::: AVAILABLE DATA :::

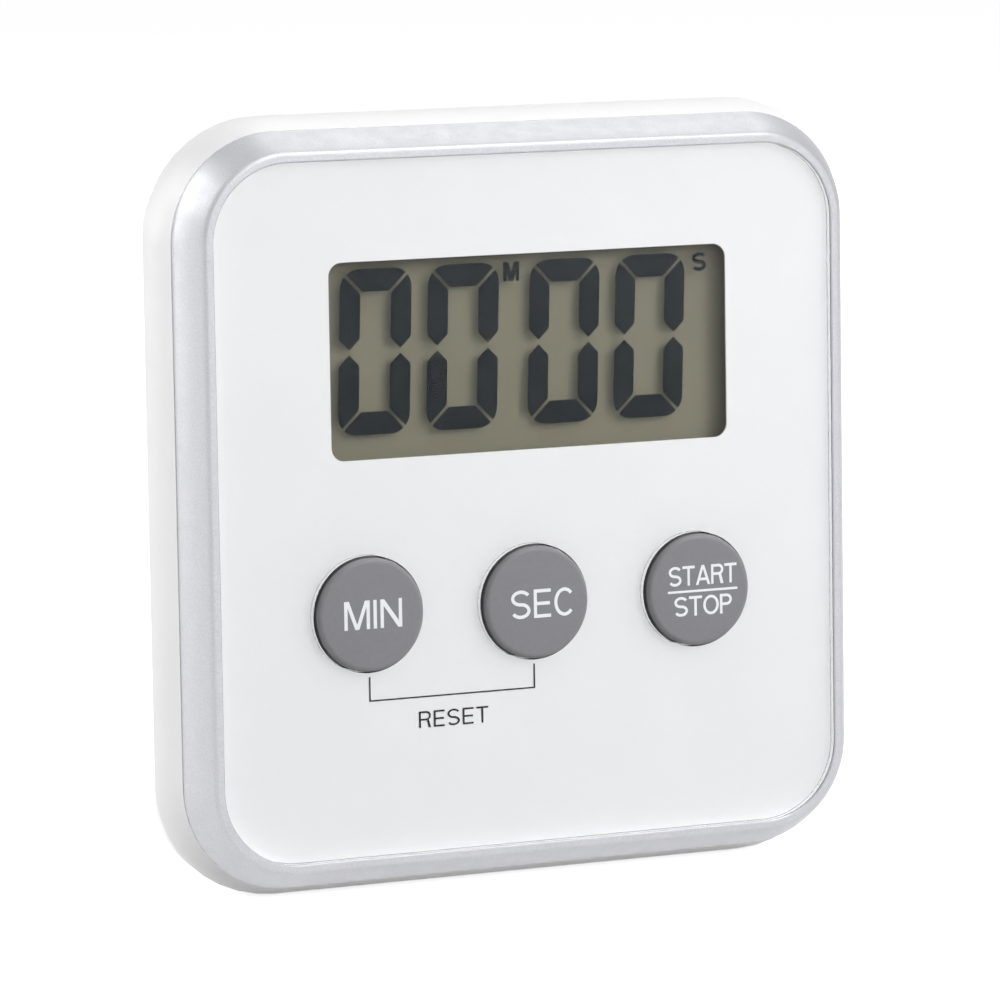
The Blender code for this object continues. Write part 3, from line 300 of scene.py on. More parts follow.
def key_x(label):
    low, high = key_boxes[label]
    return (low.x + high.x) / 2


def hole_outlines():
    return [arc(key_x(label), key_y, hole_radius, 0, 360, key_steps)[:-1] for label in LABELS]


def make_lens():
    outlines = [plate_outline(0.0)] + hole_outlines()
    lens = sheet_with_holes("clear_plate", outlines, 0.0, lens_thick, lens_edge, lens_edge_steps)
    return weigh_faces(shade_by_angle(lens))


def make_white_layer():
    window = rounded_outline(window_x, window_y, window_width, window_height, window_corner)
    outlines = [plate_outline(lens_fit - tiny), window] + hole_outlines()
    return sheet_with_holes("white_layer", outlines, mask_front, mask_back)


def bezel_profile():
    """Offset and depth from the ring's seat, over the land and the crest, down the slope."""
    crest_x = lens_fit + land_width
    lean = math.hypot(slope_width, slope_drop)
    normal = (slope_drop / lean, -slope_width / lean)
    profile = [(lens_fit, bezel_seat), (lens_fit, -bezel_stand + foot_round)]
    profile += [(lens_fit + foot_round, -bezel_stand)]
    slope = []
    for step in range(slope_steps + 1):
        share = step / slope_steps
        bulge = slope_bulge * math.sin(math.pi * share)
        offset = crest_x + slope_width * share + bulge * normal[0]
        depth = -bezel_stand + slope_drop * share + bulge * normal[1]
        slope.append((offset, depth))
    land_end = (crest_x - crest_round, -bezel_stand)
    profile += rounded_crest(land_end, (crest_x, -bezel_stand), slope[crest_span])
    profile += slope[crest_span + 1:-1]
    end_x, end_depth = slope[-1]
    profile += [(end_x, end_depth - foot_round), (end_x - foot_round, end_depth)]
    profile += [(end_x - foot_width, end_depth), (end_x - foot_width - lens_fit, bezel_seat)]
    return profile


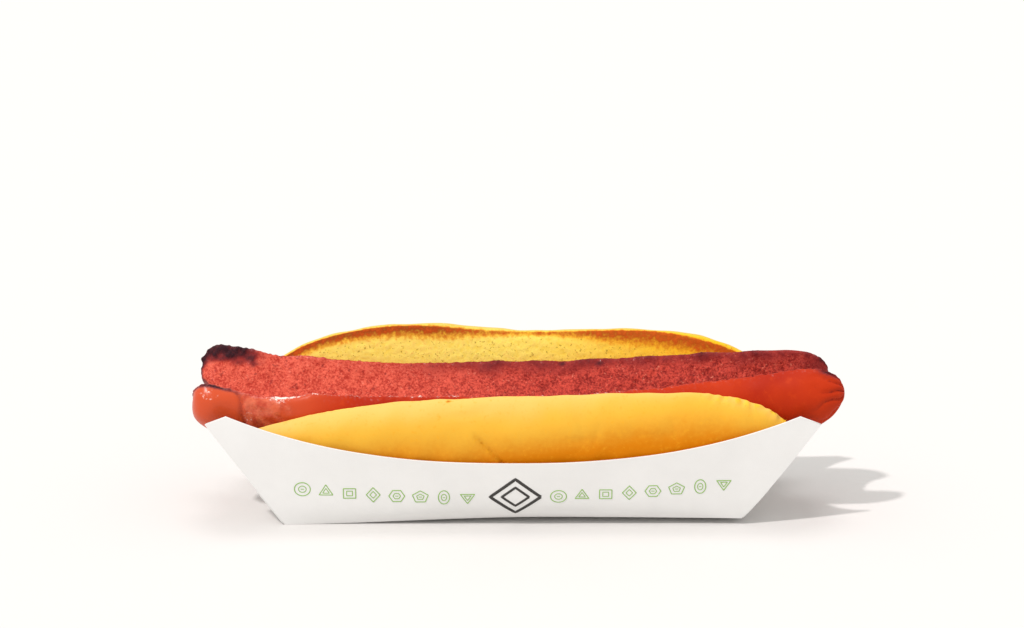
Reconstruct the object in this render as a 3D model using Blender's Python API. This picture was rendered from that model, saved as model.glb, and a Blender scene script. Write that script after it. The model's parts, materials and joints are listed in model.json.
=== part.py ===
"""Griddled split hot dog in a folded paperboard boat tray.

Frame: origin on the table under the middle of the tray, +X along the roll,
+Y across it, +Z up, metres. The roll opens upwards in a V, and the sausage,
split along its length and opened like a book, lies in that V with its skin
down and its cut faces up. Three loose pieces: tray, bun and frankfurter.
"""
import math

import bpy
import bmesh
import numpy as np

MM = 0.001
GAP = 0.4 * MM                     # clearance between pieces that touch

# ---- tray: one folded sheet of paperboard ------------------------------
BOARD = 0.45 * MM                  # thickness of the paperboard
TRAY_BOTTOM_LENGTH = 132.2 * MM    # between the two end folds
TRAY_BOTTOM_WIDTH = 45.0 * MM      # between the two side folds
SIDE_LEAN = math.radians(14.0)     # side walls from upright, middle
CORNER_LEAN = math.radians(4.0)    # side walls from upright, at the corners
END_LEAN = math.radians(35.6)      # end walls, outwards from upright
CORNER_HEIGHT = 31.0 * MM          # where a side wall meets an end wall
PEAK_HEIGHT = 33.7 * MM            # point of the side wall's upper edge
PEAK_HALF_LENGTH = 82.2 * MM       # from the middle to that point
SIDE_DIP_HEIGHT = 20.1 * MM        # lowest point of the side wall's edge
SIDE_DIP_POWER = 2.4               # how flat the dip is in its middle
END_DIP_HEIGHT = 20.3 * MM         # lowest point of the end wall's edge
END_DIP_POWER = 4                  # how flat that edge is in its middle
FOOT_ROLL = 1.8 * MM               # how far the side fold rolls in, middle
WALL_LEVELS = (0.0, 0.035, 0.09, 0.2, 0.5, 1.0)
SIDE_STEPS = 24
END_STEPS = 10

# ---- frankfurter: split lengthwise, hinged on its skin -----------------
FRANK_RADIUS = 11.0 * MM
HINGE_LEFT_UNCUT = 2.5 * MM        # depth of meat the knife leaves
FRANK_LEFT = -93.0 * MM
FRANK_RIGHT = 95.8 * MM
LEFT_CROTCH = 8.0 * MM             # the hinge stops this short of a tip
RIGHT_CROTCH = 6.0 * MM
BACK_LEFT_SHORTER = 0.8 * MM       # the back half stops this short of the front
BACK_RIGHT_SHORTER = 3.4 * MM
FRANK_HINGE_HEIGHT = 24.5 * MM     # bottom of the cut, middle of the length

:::

Write out every line of the material again, exactly as it reads.

ANSWER IN FULL:
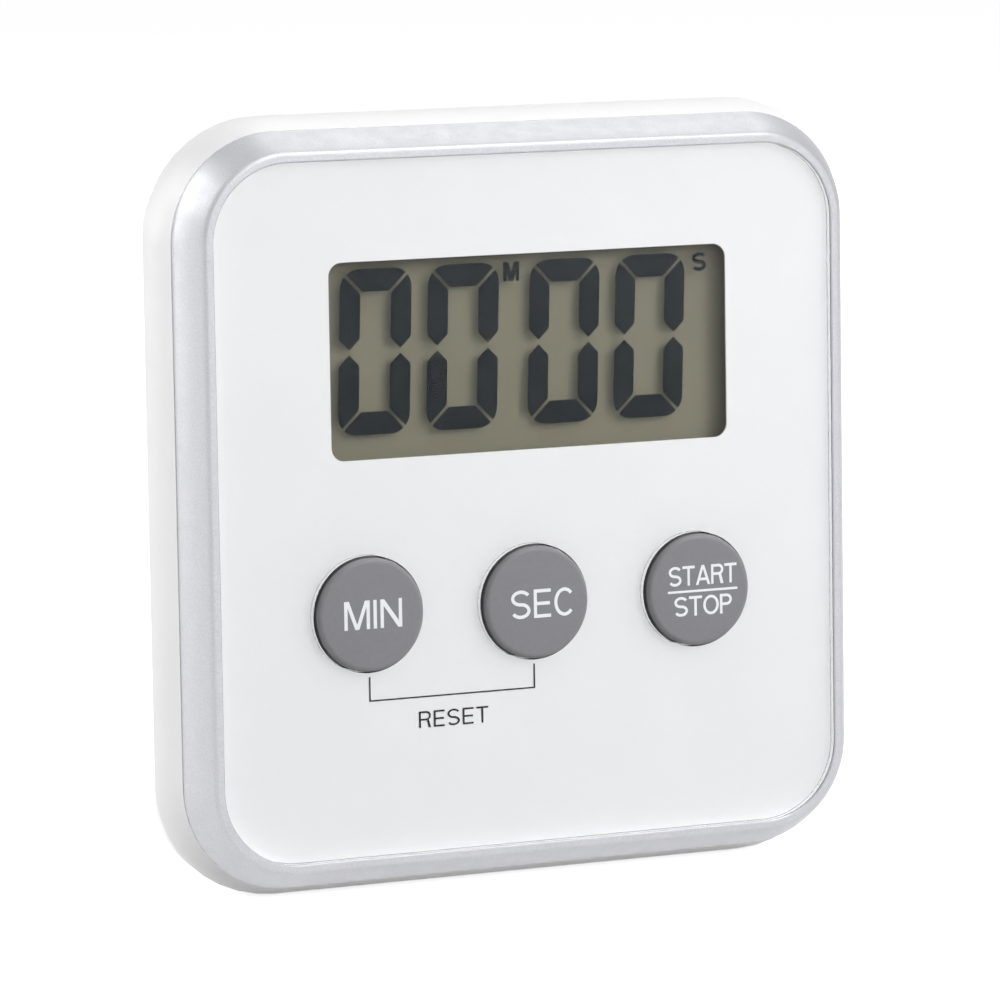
The Blender code for this object continues. Write part 3, from line 300 of scene.py on. More parts follow.
def key_x(label):
    low, high = key_boxes[label]
    return (low.x + high.x) / 2


def hole_outlines():
    return [arc(key_x(label), key_y, hole_radius, 0, 360, key_steps)[:-1] for label in LABELS]


def make_lens():
    outlines = [plate_outline(0.0)] + hole_outlines()
    lens = sheet_with_holes("clear_plate", outlines, 0.0, lens_thick, lens_edge, lens_edge_steps)
    return weigh_faces(shade_by_angle(lens))


def make_white_layer():
    window = rounded_outline(window_x, window_y, window_width, window_height, window_corner)
    outlines = [plate_outline(lens_fit - tiny), window] + hole_outlines()
    return sheet_with_holes("white_layer", outlines, mask_front, mask_back)


def bezel_profile():
    """Offset and depth from the ring's seat, over the land and the crest, down the slope."""
    crest_x = lens_fit + land_width
    lean = math.hypot(slope_width, slope_drop)
    normal = (slope_drop / lean, -slope_width / lean)
    profile = [(lens_fit, bezel_seat), (lens_fit, -bezel_stand + foot_round)]
    profile += [(lens_fit + foot_round, -bezel_stand)]
    slope = []
    for step in range(slope_steps + 1):
        share = step / slope_steps
        bulge = slope_bulge * math.sin(math.pi * share)
        offset = crest_x + slope_width * share + bulge * normal[0]
        depth = -bezel_stand + slope_drop * share + bulge * normal[1]
        slope.append((offset, depth))
    land_end = (crest_x - crest_round, -bezel_stand)
    profile += rounded_crest(land_end, (crest_x, -bezel_stand), slope[crest_span])
    profile += slope[crest_span + 1:-1]
    end_x, end_depth = slope[-1]
    profile += [(end_x, end_depth - foot_round), (end_x - foot_round, end_depth)]
    profile += [(end_x - foot_width, end_depth), (end_x - foot_width - lens_fit, bezel_seat)]
    return profile


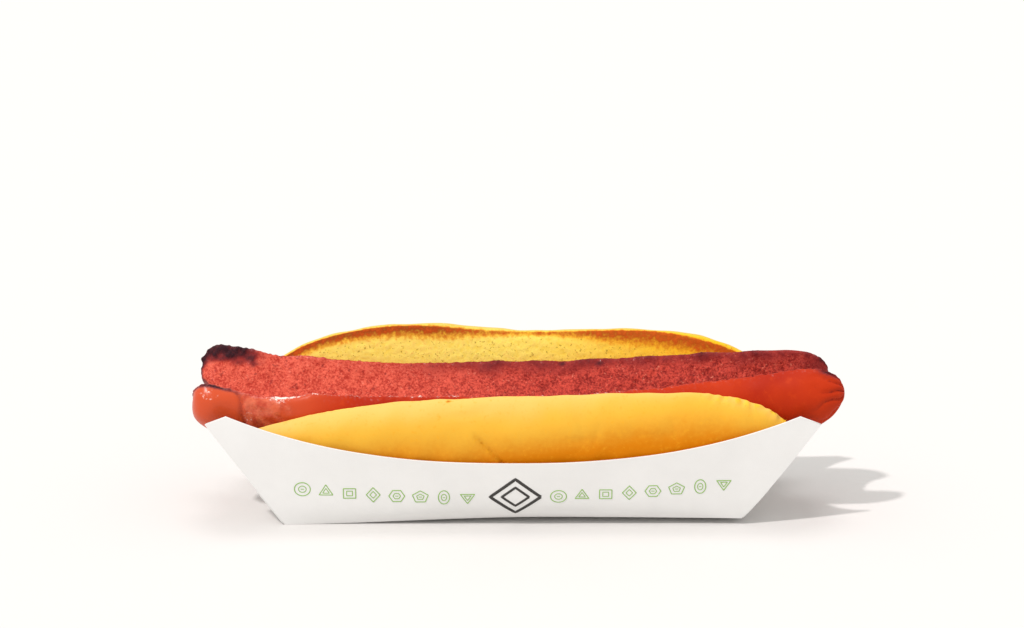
Reconstruct the object in this render as a 3D model using Blender's Python API. This picture was rendered from that model, saved as model.glb, and a Blender scene script. Write that script after it. The model's parts, materials and joints are listed in model.json.
=== part.py ===
"""Griddled split hot dog in a folded paperboard boat tray.

Frame: origin on the table under the middle of the tray, +X along the roll,
+Y across it, +Z up, metres. The roll opens upwards in a V, and the sausage,
split along its length and opened like a book, lies in that V with its skin
down and its cut faces up. Three loose pieces: tray, bun and frankfurter.
"""
import math

import bpy
import bmesh
import numpy as np

MM = 0.001
GAP = 0.4 * MM                     # clearance between pieces that touch

# ---- tray: one folded sheet of paperboard ------------------------------
BOARD = 0.45 * MM                  # thickness of the paperboard
TRAY_BOTTOM_LENGTH = 132.2 * MM    # between the two end folds
TRAY_BOTTOM_WIDTH = 45.0 * MM      # between the two side folds
SIDE_LEAN = math.radians(14.0)     # side walls from upright, middle
CORNER_LEAN = math.radians(4.0)    # side walls from upright, at the corners
END_LEAN = math.radians(35.6)      # end walls, outwards from upright
CORNER_HEIGHT = 31.0 * MM          # where a side wall meets an end wall
PEAK_HEIGHT = 33.7 * MM            # point of the side wall's upper edge
PEAK_HALF_LENGTH = 82.2 * MM       # from the middle to that point
SIDE_DIP_HEIGHT = 20.1 * MM        # lowest point of the side wall's edge
SIDE_DIP_POWER = 2.4               # how flat the dip is in its middle
END_DIP_HEIGHT = 20.3 * MM         # lowest point of the end wall's edge
END_DIP_POWER = 4                  # how flat that edge is in its middle
FOOT_ROLL = 1.8 * MM               # how far the side fold rolls in, middle
WALL_LEVELS = (0.0, 0.035, 0.09, 0.2, 0.5, 1.0)
SIDE_STEPS = 24
END_STEPS = 10

# ---- frankfurter: split lengthwise, hinged on its skin -----------------
FRANK_RADIUS = 11.0 * MM
HINGE_LEFT_UNCUT = 2.5 * MM        # depth of meat the knife leaves
FRANK_LEFT = -93.0 * MM
FRANK_RIGHT = 95.8 * MM
LEFT_CROTCH = 8.0 * MM             # the hinge stops this short of a tip
RIGHT_CROTCH = 6.0 * MM
BACK_LEFT_SHORTER = 0.8 * MM       # the back half stops this short of the front
BACK_RIGHT_SHORTER = 3.4 * MM
FRANK_HINGE_HEIGHT = 24.5 * MM     # bottom of the cut, middle of the length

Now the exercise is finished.